The Lovely Bones, a frustrating film (and one I can imagine even more so for readers of the book), does not excel in acting. That is, at least, I think. I’m still a newcomer to this ‘appreciate the acting’ lark, but on an innocent’s experience nothing really impressed me. But for that matter, little of the film did. Yet on sitting through the credits (another new habit I have picked up to the annoyance of some companions) Stanley Tucci’s name scrolled upwards. “Who was Stanley Tucci in that?” I asked impressed. “The killer” came the reply.
I had lost interest in the film when it premiered about 5 years before its general release. Much of my anticipation had been rooted into other ventures (mainly, the live Monday night war between WWE and TNA starting IMMINENTLY), and had left me very lacklustre about even seeing it. When I did get round to seeing it, I had forgotten the film’s premise and actors. Whilst watching I would pick them up here and there. One can hardly miss Mark Whalberg (who I have always been a huge fan of despite my animosity towards thespians, and he is responsible for my favourite moment in the film – an entire character summed up in his neurotic, but charming questioning of whether developing one roll of film a month, as promised, for his daughter was fair or not), and eventually one realises that that is Rachel Weisz; the grandmother is Susan Sarandon; that is girl from Atonement; I neither care about the actors or the characters for the majority of the supporting cast. Apart from…holy shit is that Chris from Sopranos – it totally is. A friend from work still calls him Spider from Goodfellas. And he has completed the Sopranos. I don’t agree with that, but it’s interesting how one can place an emphasis on an actor as always belonging to a certain role. Well, that, I suppose, is star theory…
I digress…
…I always thought, throughout the film, that the killer was played rather fun. In the way that hideous characters can be fun because they are so interesting, not because I find child rape (a theme that is pretty much absent from the film, it rather focusing on the much more acceptable and public-friendly child murder) fun. He was the atypical loner. He trimmed his roses. He has a retro moustache and Denis Taylor glasses. He made model dollhouses and presented himself as an obsessive, or rather, a perfectionist (a trait he shared with Mark Whalberg, whose hobby was boats in glass bottles, but I never quite worked out this parallel). A complex character, yet so steeped in obvious psychological motives that psychoanalysing him became redundant (besides, who does that anymore, it’s soooo 1970s). One was released from these shackles to enjoy his performance, a rather campy villainous type. Indeed, much of my enjoyment came from not knowing who he was, as an actor, and suppose I must have fully bought into his portrayal – preferring instead to focus on the character rather than thinking “Wow, [insert actor’s name here] is having a lot of fun with this character”.
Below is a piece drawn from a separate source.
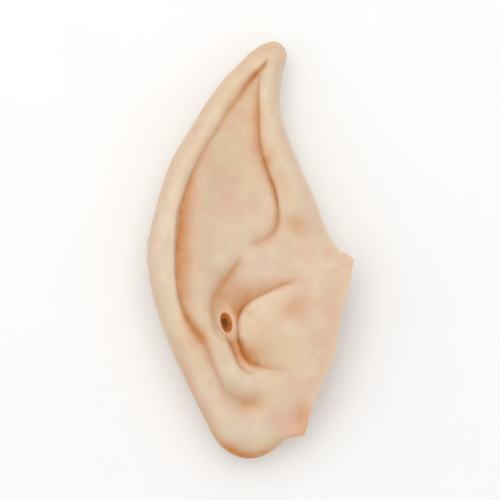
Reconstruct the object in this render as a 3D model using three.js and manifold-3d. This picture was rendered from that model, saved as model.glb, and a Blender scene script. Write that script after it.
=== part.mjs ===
// A slip-on elf ear, cast in one piece of latex: a thin hollow shell with a modelled face, a plain back,
// a long opening on the head side for the wearer's own ear, and a small sound hole through the face.
// It lies on its back. X runs from the rear rim to the cheek flap, Y from the lobe to the tip, Z up
// through the face. Lengths are in millimetres, and the origin is under the middle of the outline.

import * as THREE from "three";
import { mergeVertices } from "three/addons/utils/BufferGeometryUtils.js";
import Module from "manifold-3d";

const wasm = await Module();
wasm.setup();

// Driving dimensions

const EAR_LENGTH = 144.5; // lobe to tip
const EAR_WIDTH = 71; // rear rim to the upper corner of the cheek flap
const EAR_DEPTH = 25; // the surface it lies on to the crown of the rim
const WALL = 1.5; // the cast skin
const FOLD_DEPTH = 6; // the deepest fold of the face
const FOLD_SPREAD = 5; // how far a soft fold's slope reaches
const SWELL_HEIGHT = 3; // the highest swelling of the face
const REAR_ROUNDING = 6.5; // how far the rear rim takes to round over into the face
const FRONT_ROUNDING = 6; // the same for the closed stretch of the front rim
const FLAP_SLOPE = 14; // how far the cheek flap takes to fall to its cut edge
const BACK_ROUNDING = 15; // how far the rims take to round under into the back
const OPENING_BOW = 14; // how far the back is cut away behind a straight line between the opening's ends
const OPENING_EASE = 3; // how soon the closed rim gives way to the flap, next to the opening's ends
const SOUND_HOLE_WIDTH = 4.4;
const SOUND_HOLE_LENGTH = 8;
const SOUND_HOLE_LEAN = 9; // degrees, its top towards the rear
const LIP_WIDTH = 0.9; // the raised lip round the sound hole
const LIP_HEIGHT = 0.5;
const SEAT_REACH = 1.1; // how far the face is levelled round the sound hole

// Places along the ear, as shares of its length

const TIP_CAP = 0.96; // where the tip starts to close
const LOBE_CAP = 0.043; // where the lobe starts to close
const UPPER_CORNER = 0.476; // the two corners of the cheek flap
const LOWER_CORNER = 0.064;
const OPENING_TOP = 0.507; // the two ends of the opening, just past those corners
const OPENING_FOOT = LOBE_CAP;

// Sections across the ear, from the tip to the lobe. along is a share of the length, rear and front are the
// outline as shares of the width, and the rest are heights as shares of the depth: the crown of the rear rim,
// the basin inside it, the brow along the front, the front edge, the rear rim's outermost line and the back.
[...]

This is why I was so pleasantly surprised that this was in fact Stanley Tucci. A name and face I’m very much acquainted with – making the prospect of me not realising who it was even more absurd. To me, at least.
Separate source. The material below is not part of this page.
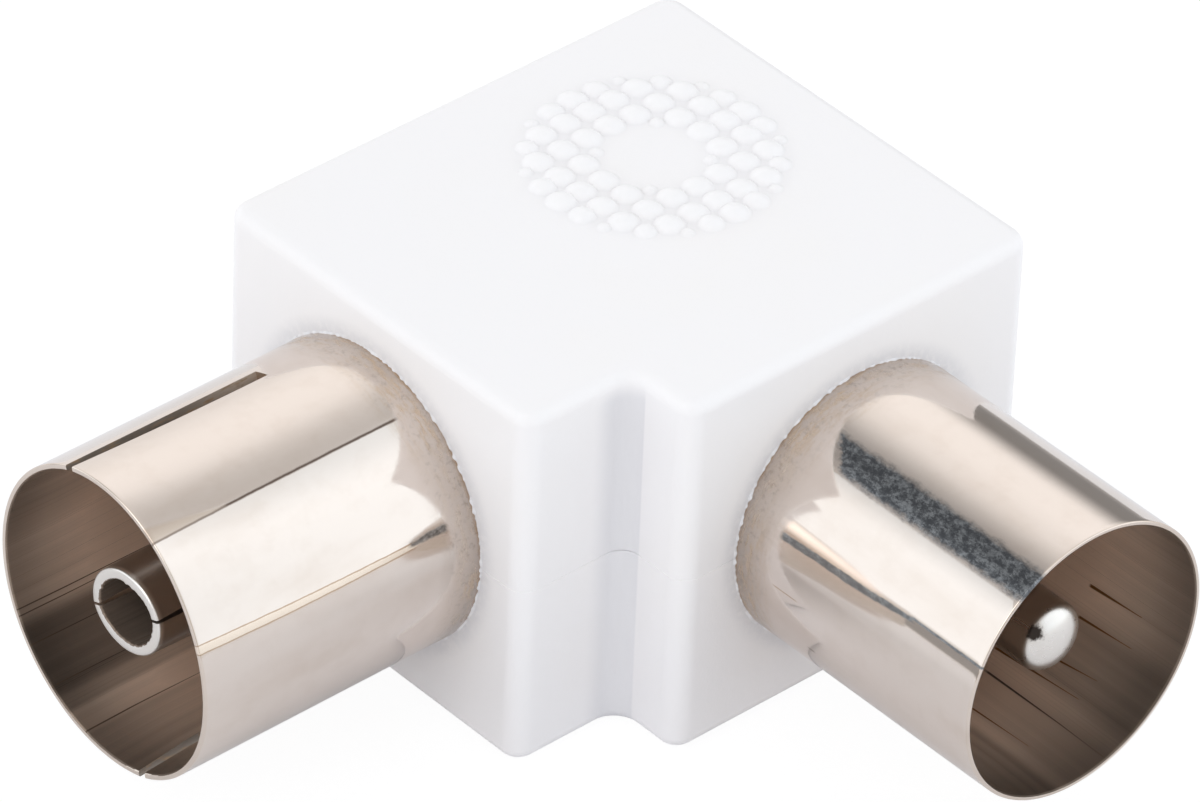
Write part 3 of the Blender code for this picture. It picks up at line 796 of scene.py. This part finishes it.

From this absurdity I obtained a large sense of bemusement and glee. A grin carved on my face like a loon, I walked through the Bexleyheath Cineworld foyer constantly updating my facial expression. From furrowed eyebrows of disbelief to looking up at the ceiling (there was no sky inside) to find an answer. All this time my companion was providing insights into how the film had differed from the book. Usually, as I did not want to see the film in the first place and submitted only because my preferred choice was The Crazies, I would have been gloating “I told you so”. Although I know that if I had developed an attachment to the book and had gone along to see an unfaithful adaptation of it, I would be in the same state of resentment and annoyance. However, the criticism that “it wasn’t nearly as good as the book” has become such a generic thing to say (despite being completely valid and nearly always right), to those with no emotional involvement with the source text it merely becomes white noise. Yet none of this crossed my mind. I just walked and muttered in disbelief, that that was Stanley Tucci, and I had no idea throughout the entire 120 minutes that it was anyone other than a real character. My disbelief had not only been suspended, but hoisted up into the rafters with reinforced adamantium.
It’s simply such a fresh experience. And imagine that was the case for all film. No billing to gloom over the poster and every actor so lost in character that it is impossible to place them in your head - the task becoming pointless and for one to accept them for what they are, people. Not fictional characters, but also not real actors. People.